NatWest Group is facing a £2m-plus compensation claim after a London tribunal ruled it had discriminated against an employee and unfairly dismissed her two days after cancer surgery, her lawyer have said.
Adeline Willis, a 44-year-old risk and compliance officer who had worked at the bank for more than six years, said she was physically and emotionally in turmoil after being made redundant in 2020, eight months after a bowel cancer diagnosis.
The tribunal ruled that a recorded telephone call a few weeks after her diagnosis, in which Willis’s managers sought advice from the human resources department about terminating a secondment early because she was due to take time off for cancer treatment, was clear evidence of discriminatory intent.

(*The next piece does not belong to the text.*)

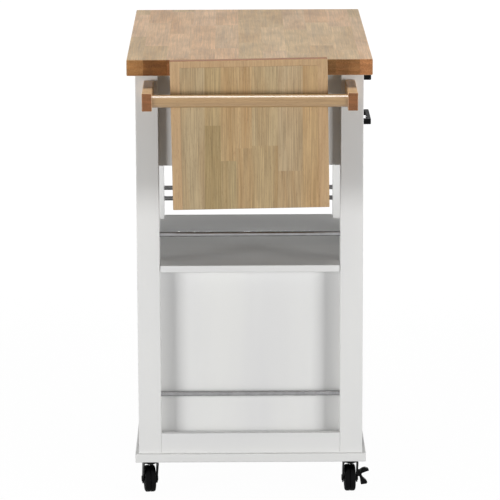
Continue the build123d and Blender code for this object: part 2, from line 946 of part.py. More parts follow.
def rocker_outline():
    """Side outline of the rocker: a pressing tab above, a releasing tab below, a hub between.

    Each tab is drawn in shares of its reach away from the pivot and of its rise or drop.
    """
    press = [(0.32, 0.9), (0.58, 1.0), (0.86, 0.82), (1.0, 0.48), (0.62, 0.22), (0.23, -0.08)]
    release = [(0.22, 0.22), (0.48, 0.46), (0.87, 0.7), (1.0, 0.84), (0.87, 0.95), (0.17, 1.0), (0.08, 0.57)]
    points = [(-rocker_waist, rocker_press_rise / 3)]
    points += [(across * rocker_press_reach, rise * rocker_press_rise) for across, rise in press]
    points += [(across * rocker_release_reach, -drop * rocker_release_drop) for across, drop in release]
    points.append((0, -rocker_release_drop * 0.37))
    points.append((-rocker_waist, -rocker_release_drop / 10))
    places = [(rocker_pivot_out + across, rocker_pivot_height + rise) for across, rise in points]
    return Polygon(*places, align=None)


def make_rocker():
    """Foot rocker on moulded trunnions, with the nub that grips the wheel's side."""
    plate = extrude(Plane.XZ * rocker_outline(), rocker_width / 2, both=True)
    rocker = fillet(plate.edges().filter_by(Axis.Y), rocker_edge_round)
    rocker = Pos(0, rocker_along, 0) * rocker
    half = rocker_width / 2 + slide_gap + rocker_ear_thickness
    trunnions = (rocker_along - half, rocker_along + half)
    rocker += y_bar(rocker_trunnion_radius, rocker_pivot_out, trunnions, rocker_pivot_height)
    middle = rocker_pivot_height - rocker_nub_drop
    rocker += block(
        (fork_inner - slide_gap, rocker_pivot_out + join_overlap),
        (rocker_along - rocker_nub_width / 2, rocker_along + rocker_nub_width / 2),
        (middle - rocker_nub_height / 2, middle + rocker_nub_height / 2),
    )
    return rocker


# ---------------------------------------------------------------- the whole cart

def frame_nodes():
    """The fixed woodwork, rods, bar and fasteners."""
    nodes = {
        "worktop": make_worktop(),
        "base_plate": make_base(),
        "mid_shelf": make_shelf(),
        "case_back": make_case_back(),
        "case_bottom": make_case_bottom(),
        "lower_back": make_lower_back(),
        "towel_dowel": make_dowel(),
        "worktop_clips": make_worktop_clips(),
        "runner_channels": make_runner_channels(),
        "leg_inserts": make_leg_inserts(),
        "frame_screws": group(make_worktop_screws() + make_arm_bolts()),
    }
    for end in ends:
        nodes[f"case_panel_{end}"] = make_case_panel(end)
        nodes[f"end_panel_{end}"] = make_end_panel(end)
        nodes[f"end_rail_{end}"] = make_end_rail(end)
        nodes[f"rods_{end}_end"] = make_rods(end)
        for side in sides:
            nodes[f"leg_{end}_{side}"] = make_leg(side, end)
    for side in sides:
        nodes[f"stretcher_{side}"] = make_stretcher(side)
        nodes[f"towel_arm_{side}"] = make_arm(side)
    return nodes


def board_nodes():
    """The chopping board that lifts off its clips."""
    return {
        "board_panel": make_board_panel(),
        "board_lipping": make_board_lipping(),
        "board_clips": make_board_clips(),
    }


def drawer_nodes():
    """Every piece that moves with a drawer."""
    nodes = {}
    for level in range(drawer_count):
        name = f"drawer_{drawer_names[level]}"
        nodes[f"{name}_front"] = make_drawer_front(level)
        nodes[f"{name}_box"] = make_drawer_box(level)
        nodes[f"{name}_bottom"] = make_drawer_bottom(level)
        nodes[f"{name}_rails"] = make_drawer_rails(level)
        nodes[f"{name}_pull"] = make_pull(level)
        nodes[f"{name}_pull_screws"] = make_pull_screws(level)
    return nodes


def caster_nodes():
    """Four stem casters; the two on the drawer side have brakes."""
    nodes = {}
    for end in ends:
        for side in sides:
            corner = f"{end}_{side}"
            braked = side == "front"
            nodes[f"caster_stem_{corner}"] = caster_at(make_stem(), side, end, turned=False)
            nodes[f"caster_fork_{corner}"] = caster_at(make_fork(braked), side, end)
            nodes[f"caster_axle_{corner}"] = caster_at(make_axle(), side, end)
            nodes[f"caster_wheel_{corner}"] = caster_at(make_wheel(), side, end)
            if braked:
                nodes[f"brake_rocker_{corner}"] = caster_at(make_rocker(), side, end)
    return nodes


def build():
    """All nodes, moved so that the origin is under the middle of the outline."""
    nodes = frame_nodes() | board_nodes() | drawer_nodes() | caster_nodes()
    to_origin = Pos(-outline_x, -outline_y, 0)
    return {name: to_origin * shape for name, shape in nodes.items()}


if __name__ == "__main__":
    os.makedirs("parts", exist_ok=True)
    for name, shape in build().items():
        export_step(shape, f"parts/{name}.step")
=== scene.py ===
"""A rolling kitchen island: its finishes, its small trim and the plain studio that it stands in.

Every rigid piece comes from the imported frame. Each sub-assembly below is a class that takes its
places from the frame, makes the trim that the frame leaves to it, and dresses every node that it
owns. Lengths are metres.
"""

import functools
import json
import logging
import math
from abc import ABC, abstractmethod
from dataclasses import dataclass, field
from enum import Enum
from typing import Any, Sequence

import bmesh
import bpy
import numpy as np
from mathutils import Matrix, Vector


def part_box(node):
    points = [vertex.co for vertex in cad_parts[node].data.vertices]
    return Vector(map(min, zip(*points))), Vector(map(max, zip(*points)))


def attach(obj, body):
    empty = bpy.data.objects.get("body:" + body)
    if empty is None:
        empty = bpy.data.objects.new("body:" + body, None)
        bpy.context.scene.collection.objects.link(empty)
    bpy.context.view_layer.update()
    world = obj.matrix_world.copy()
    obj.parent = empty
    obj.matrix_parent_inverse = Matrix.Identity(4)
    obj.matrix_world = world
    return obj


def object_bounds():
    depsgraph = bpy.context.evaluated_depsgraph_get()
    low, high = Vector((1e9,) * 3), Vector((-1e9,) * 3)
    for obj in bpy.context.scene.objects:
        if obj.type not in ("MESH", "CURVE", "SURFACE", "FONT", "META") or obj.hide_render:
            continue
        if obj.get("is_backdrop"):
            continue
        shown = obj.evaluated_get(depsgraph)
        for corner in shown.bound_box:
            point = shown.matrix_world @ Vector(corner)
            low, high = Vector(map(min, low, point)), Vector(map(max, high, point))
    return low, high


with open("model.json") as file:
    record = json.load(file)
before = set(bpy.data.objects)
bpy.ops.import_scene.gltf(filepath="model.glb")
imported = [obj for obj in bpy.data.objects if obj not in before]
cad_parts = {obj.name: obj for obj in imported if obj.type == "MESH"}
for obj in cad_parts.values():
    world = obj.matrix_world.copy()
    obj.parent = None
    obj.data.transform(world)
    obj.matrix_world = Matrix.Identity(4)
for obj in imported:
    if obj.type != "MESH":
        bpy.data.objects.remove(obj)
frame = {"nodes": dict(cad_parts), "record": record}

Colour = tuple[float, float, float, float]
Range = tuple[float, float]
Socket = bpy.types.NodeSocket
Number = Socket | float

LOG = logging.getLogger("kitchen_island")
MM = 0.001
MERGE_DISTANCE = 1e-7
WHITE: Colour = (1.0, 1.0, 1.0, 1.0)
BEVEL_SAMPLES = 6

# How alike a face's own normal and its rounded one are on a flat face, and at a worn edge.
EDGE_COSINES: Range = (0.995, 0.75)

# What a finish reads of a soft noise: nearly all of it, or its middle.
NOISE_MOST: Range = (0.2, 0.8)
NOISE_MIDDLE: Range = (0.3, 0.7)

# These keep one random draw of a timber apart from another.
JOINT_DRAW = 1.0
PITH_DRAW = 2.0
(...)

“This has been a harrowing experience for my client, who did not deserve the appalling treatment that she endured at the hands of one of this country’s largest and best-resourced employers,” said Will Clayton, a lawyer at Constantine Law, who represents Willis.
“The next step is to ensure that Ms Willis is fully compensated for her losses and the discrimination that she has suffered,” Clayton said, adding that the case had a potential value in excess of £2m.
NatWest said it recognised the “extremely difficult personal circumstances in this case”, adding that it was reviewing the judgment and considering its position.
The central London employment tribunal rejected the bank’s allegations that Willis’s £160,000-a-year job was redundant, ruling that her dismissal had been “tainted with discrimination”.
Cancer is listed as a disability under the UK Equality Act 2010, protecting sufferers from discrimination.
If the two sides cannot agree on the level of damages, the court has pencilled in a further hearing for 25-26 April.